After consulting with Imperial Electric and MCE, it was determined the force of the ropes on the 525 PM machines must pull toward the mounting feet. The machine had to be rotated 90°, which would require the design loads to be transferred from the original design (from the floor) to inverting the machine and placing the load onto steel structure and retaining the existing rope alignment. As torque reactions created during hard stops of the elevator had been a design concern, a buffer with a soft rubber stop that would absorb and limit the motion of the machine was added.

Presenting Quality Elevator with another challenge were four additional elevators being modernized in a machine room above the elevators with narrow access. The drop hole put in place when the equipment was new had since been blocked with a coffered ceiling in the elevator lobby that could not be disturbed. After gaining approval from the Federal Reserve to create an opening in the roof of the machine room to allow crane access, the company determined the opening needed to be not only watertight and secure, but also unnoticeable from the surrounding buildings.
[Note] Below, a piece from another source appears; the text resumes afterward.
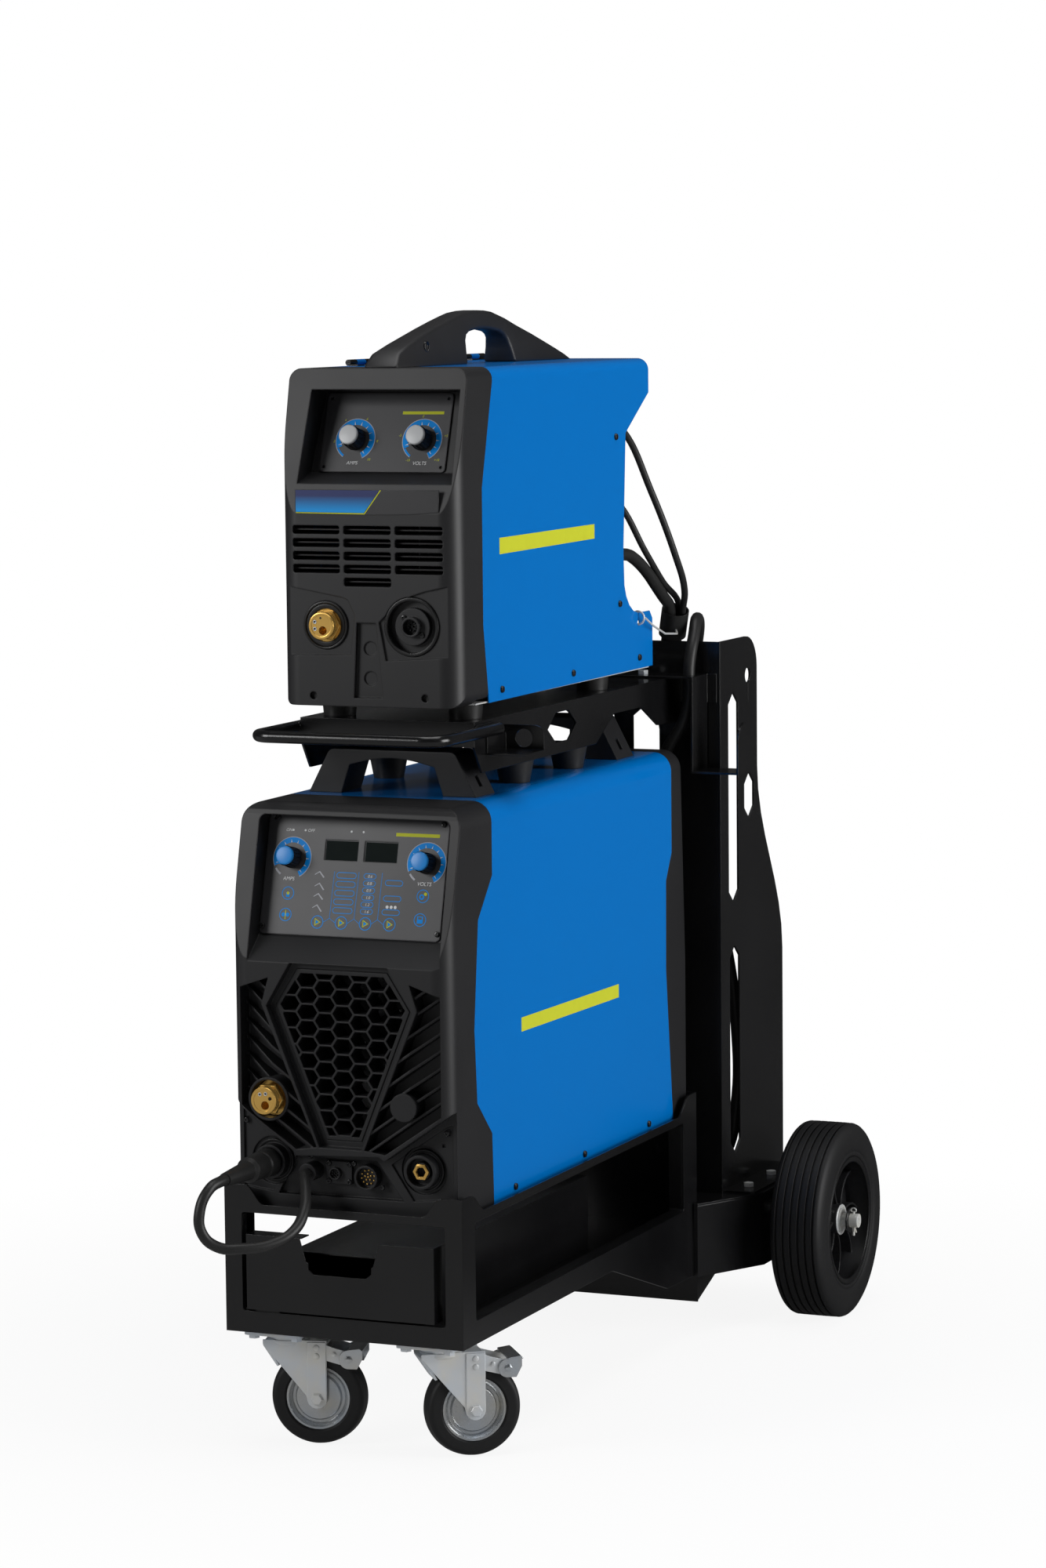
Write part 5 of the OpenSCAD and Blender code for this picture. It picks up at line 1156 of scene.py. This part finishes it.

The machine room also required modifications, such as relocation of switchgears, ship’s ladders and walls for safe, convenient access to the elevator equipment. Both the geared and gearless machines were placed on raised platforms above the controller space.

The specification for the custom remote-monitoring system required a “Silent Mode” for special meetings. In this mode, the elevators would run with no directional chimes or voice annunciation (visual annunciation only). Then, there was the issue of how to link the three remote machine rooms to a central location. This required monitoring integration into the existing infrastructure in the building. This was a significant hurdle, as the infrastructure had to follow high security protocol. Working closely with the Federal Reserve Information Technology Department, these challenges were overcome, and the project was completed in July 2012.